An other alternative would be to rephrase the question as to the conditions under which Bayesian and frequentist estimators provide “consistent” results and try to identify methods to efficiently calculate those estimators. Here "consistent" is taken to imply that Bayesian and frequentist estimators are derived from a common theory and that the same criterion of optimality is used for both estimators. This is very different from trying to oppose Bayesian and frequentist statistics, and may render the above question superfluous. One possible approach is to aim, both for the frequentist case and the Bayesian case, at decision sets that minimize the loss for a given size, i.e., as proposed by

Schafer, Chad M, and Philip B Stark. "Constructing confidence regions of optimal expected size." Journal of the American Statistical Association 104.487 (2009): 1080-1089.

It turns out that this is possible - both for the frequentist and the Bayesian case - by including by preference observations and parameters with large pointwise mutual information. The decision sets will not be identical, since the question being asked is different:

• Independent of what is the true parameter, limit the risk of making wrong decisions (the frequentist view)
• Given some observations, limit the risk of including wrong parameters into the decision set (Bayesian view)

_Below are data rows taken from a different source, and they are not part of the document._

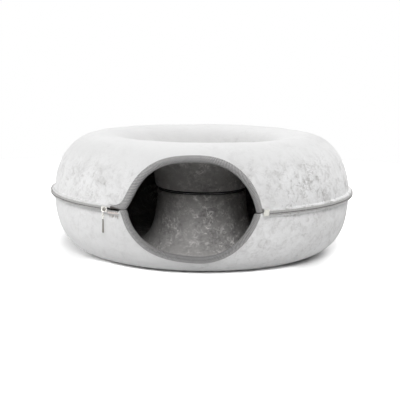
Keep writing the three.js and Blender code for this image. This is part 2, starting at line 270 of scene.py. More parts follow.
# Middle line of one half shell, as radius and lift from the zip rim over the crest to the hole's rim.
def middleLine(which, turned, droop):
    form = forms[which]
    rimLift = felt["rimLift"][which] + droop
    bendTop = rimLift + felt["bend"]
    rimWall = wallRadius(form, bendTop)
    bendR, bendL = arc(rimWall + felt["bend"], bendTop, felt["bend"], -90, -180, 40)
    flatR = np.linspace(felt["rimEdge"], bendR[0], 16)[:-1]
    outR = np.concatenate([flatR, bendR])
    outL = np.concatenate([np.full(15, rimLift), bendL])
    downL = np.linspace(door["gap"], bendTop, len(outR))
    r = outR * turned + wallRadius(form, downL) * (1 - turned)
    lift = outL * turned + downL * (1 - turned)
    reach = form["reach"]
    outerR, outerLift = quarter(form["outer"], felt["wall"], reach, form["outerPower"], bendTop)
    flat = np.linspace(form["outer"], form["inner"], 40)[1:] if form["inner"] != form["outer"] else np.zeros(0)
    fold, mouth = felt["fold"][which], felt["mouth"][which]
    sewnTop = felt["holeLift"] + mouth + fold
    innerR, innerLift = quarter(form["inner"], felt["holeWall"], reach, form["innerPower"], sewnTop)
    innerR, innerLift = innerR[-2::-1], innerLift[-2::-1]
    foldR, foldL = arc(innerR[-1] - fold, sewnTop, fold, 0, -90, 40)
    lastR = np.linspace(foldR[-1], felt["holeEdge"], 12)[1:]
    stand = felt["overhang"][which]
    innerR = innerR + stand * smooth(4, 10, innerLift) * (1 - smooth(14, 48, innerLift))
    foldR = foldR + stand * smooth(4, 10, foldL)
    lastL = felt["holeLift"] + mouth * smooth(felt["holeEdge"] + 1, foldR[-1], lastR)
    r = np.concatenate([r, outerR[1:], flat, innerR, foldR[1:], lastR])
    lift = np.concatenate([lift, outerLift[1:], np.full(len(flat), reach), innerLift, foldL[1:], lastL])
    return np.stack([r, lift], -1), len(outR) + len(outerR) - 2 + len(flat) // 2


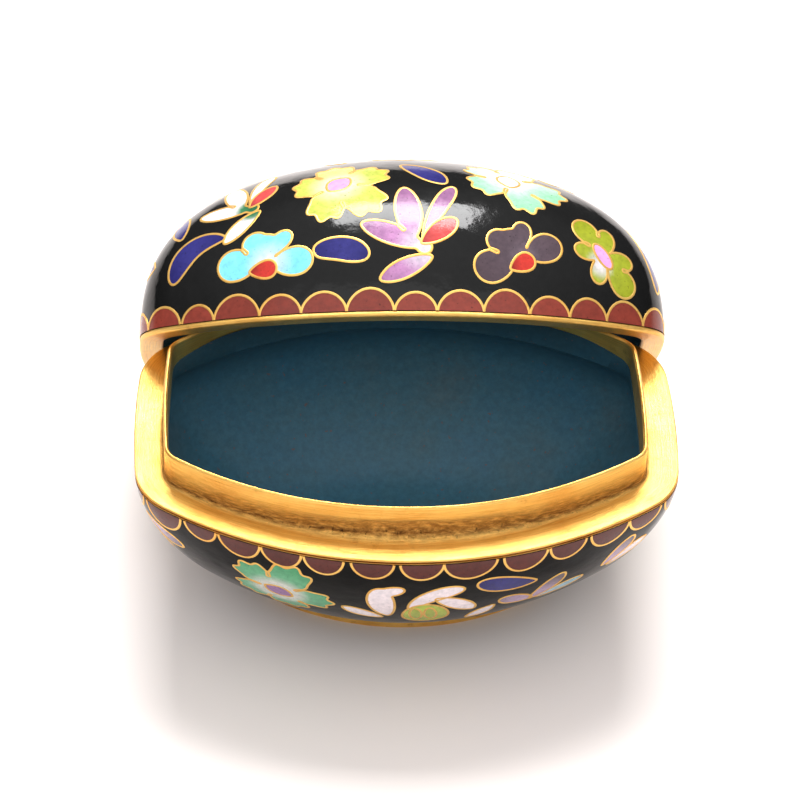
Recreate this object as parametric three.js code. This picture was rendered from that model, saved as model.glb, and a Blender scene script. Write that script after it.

However the sets will overlap largely and become identical in some situations, if flat priors are used. The idea is discussed in more detail together with an efficient impementation in

Bartels, Christian (2015): Generic and consistent confidence and credible regions. figshare. https://doi.org/10.6084/m9.figshare.1528163

For informative priors, the decision sets deviate more (as is commonly known and was pointed out in the question and in answers above). However within the consistent framework, one obtains frequentist tests, that guarantee the desired frequentist coverage, but take into account prior knowledge.

Bartels, Christian (2017): Using prior knowledge in frequentist tests. figshare. https://doi.org/10.6084/m9.figshare.4819597

The proposed methods still lack an efficient implementation of marginaization.